Clearly, the HD marketplace had developed much more quickly than expected. DirecTV in particular had decided that HD linear channels were a better value proposition for consumers, while the cable operators had believed that VOD was a better plan.
For the Smithsonian Channel on-Demand, about 20 to 25 hours of programming refreshed monthly is available in both HD and standard definition. Topics on the channels range from pop culture to history to nature and astronomy, as well as special children’s programming.
In order to market the channels, the Smithsonian is tapping first into its huge base of customers reached through the museums, stores, its Web site and the magazine Smithsonian. They total more than 100 million consumer touch points, according to museum officials. The magazine boasts a readership of 7 million, while the facilities—including the National Air and Space Museum and the John F. Kennedy Center for the Performing Arts—attract more than 22 million visitors annually.
Name Brand
“Smithsonian is one of the biggest, incredibly strong brands recognized, and to a greater extent overseas then we originally thought.
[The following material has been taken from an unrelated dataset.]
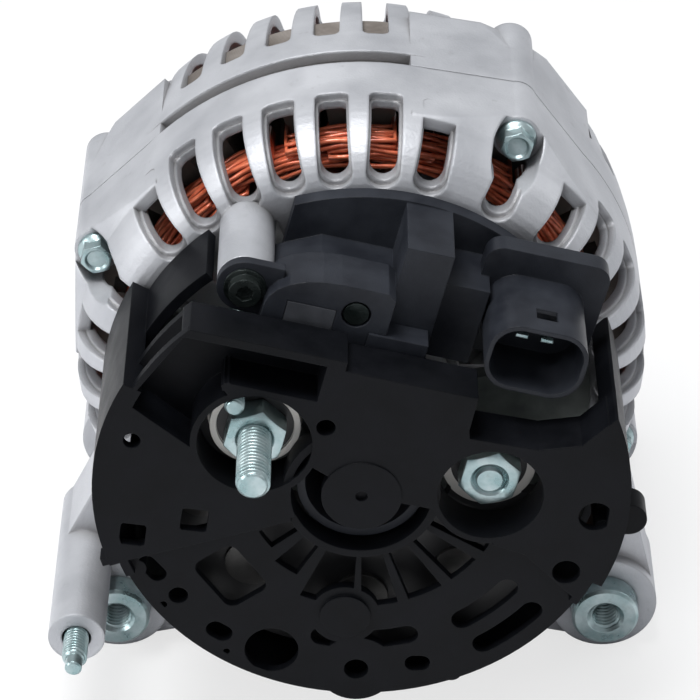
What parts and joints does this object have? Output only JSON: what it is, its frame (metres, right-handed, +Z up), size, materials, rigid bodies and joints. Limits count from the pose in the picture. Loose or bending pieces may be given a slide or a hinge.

In working with the Institution, part of the agreement is to leverage strong brand awareness,” Mr.Hayden said.
Through March, the network is featuring a block of programming on women in science, depicting their work with animal species around the world in a series of documentary specials with titles including “A Woman Among Wolves” and “Wanted: Anaconda.”
The network’s signature series, “Stories From the Vaults” hosted by actor Tom Cavanagh, has been renewed for a second season of seven half-hour episodes and a one-hour special. “Tom’s offbeat and entertaining look behind the scenes at the Smithsonian Institution has proved to be irresistible,” Mr. Royle said. “In the new season, Tom travels to an island in Panama where Smithsonian scientists capture tree sloths and study the sex lives of hermit crabs. He also meets a sculptor who has created a secret code. And he goes on the trail of Lincoln assassin John Wilkes Booth.”
Other upcoming programming includes “The Sweet Lady With the Nasty Voice,” a documentary on rock pioneer Wanda Jackson; a series called “Sound Revolution” hosted by Morgan Freeman, scheduled for the fourth quarter; and an ambitious project filming all of the American states from the air in high definition.